Anche perché di tempo libero, in tutti i licei militari, dopo lo studio non è che ne resti molto: si fa moltissimo sport (nuoto, equitazione, scherma, basket, a seconda della scuola). E poi ci sono, naturalmente, le attività addestrative militari: prove di sopravvivenza in mare e montagna, imbarchi sul veliero Vespucci o sulla nave San Giusto, attività di volo, marce.
E la disciplina? Molto apprezzata: «Sapersi comportare nel giusto modo nei confronti dei superiori è un valore aggiunto» spiega Elena Sofia Bartocci, 17 anni, penultimo anno di liceo al Morosini «e sono convinta che nella vita mi servirà. Quando esco da qui e mi confronto con chi ha i miei stessi anni sento molta differenza: anche come temperamento e forza d'animo».
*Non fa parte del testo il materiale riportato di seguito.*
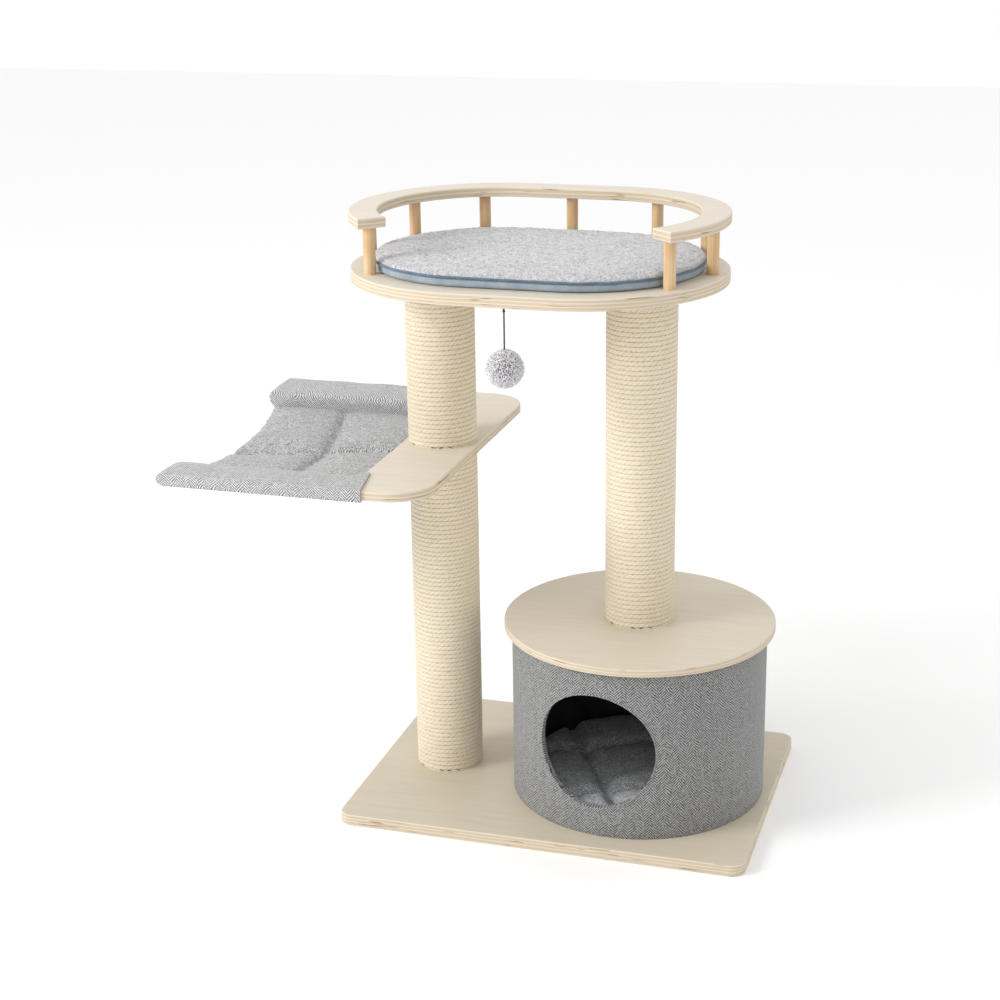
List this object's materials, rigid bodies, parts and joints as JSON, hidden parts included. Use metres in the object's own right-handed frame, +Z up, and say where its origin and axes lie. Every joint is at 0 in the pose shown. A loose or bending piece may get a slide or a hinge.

Spostandoci da Venezia a Milano, alla scuola Teulié guidata dal colonnello Daniele Pepe (che assieme alla Nunziatella di Napoli, la più antica del mondo, è sotto la giurisdizione dell'Esercito), la situazione non cambia: un po' più di tolleranza con il cellulare - qui si può usare per un'ora tutte le sere - ma le regole sono le stesse e la tempra è fondamentale: «I nostri ragazzi» spiega il colonnello «sono chiamati a rispondere di comportamenti ai quali gli altri giovani saranno chiamati diversi anni più avanti, sono quindi molto più responsabili e maturi. Quando entrano qui, a soli 15 anni, vivono uno stress importante: da un giorno all'altro non sono più padroni del loro spazio e del loro tempo e vivono in continua sfida con sé stessi. Ma pochissimi abbandonano (in ogni scuola solo tre o quattro ragazzi durante il primo anno, ndr) e questi sacrifici li aiuteranno molto».
Anche perché il programma scolastico di questi licei è qualitativamente altissimo: seconda lingua straniera, storia dell'arte in inglese, e le classi sono calibrate anche nel numero di allievi. Il rapporto con i docenti - tutti civili - è strettissimo. Inoltre, i ragazzi ricevono una piccola paga mensile; ma per alcune cose non c'è prezzo. «Una delle cose che ci responsabilizza di più» sorride Elena Massobrio, 18 anni e capo-corso dei giovani della Teuliè, «è il fatto che noi "anziani" all'ultimo anno siamo responsabili anche di seguire i più piccoli. L'esempio e il sostegno che ci offriamo tra noi è fondamentale per resistere anche ai momenti di sconforto, che all'inizio sono inevitabili».
Inevitabili come la motivazione e l'attenzione dei superiori e dei docenti: i primi soprattutto, vivono 24 ore su 24 a contatto con i ragazzi, anche per prevenire qualunque episodio di bullismo possa accadere. «Per noi è una priorità» spiega il colonnello Davide Rosellini, alla guida della scuola dell'Aeronautica intitolata a Giulio Douhet, a Firenze. «I genitori ci affidano i figli di 15 anni, ai quali noi garantiamo sostegno, attenzione, e ausilio anche psicologico. Ci accorgiamo di qualsiasi momento di disagio sul nascere, e siamo pronti a intervenire. Vogliamo formare grandi persone che parlino di idee, che sappiano accettare le sfide in un mondo sempre più esigente».
E se questo obiettivo passa, magari, da una marcia di sopravvivenza in montagna, i ragazzi dei licei militari sono pronti anche a questa sfida.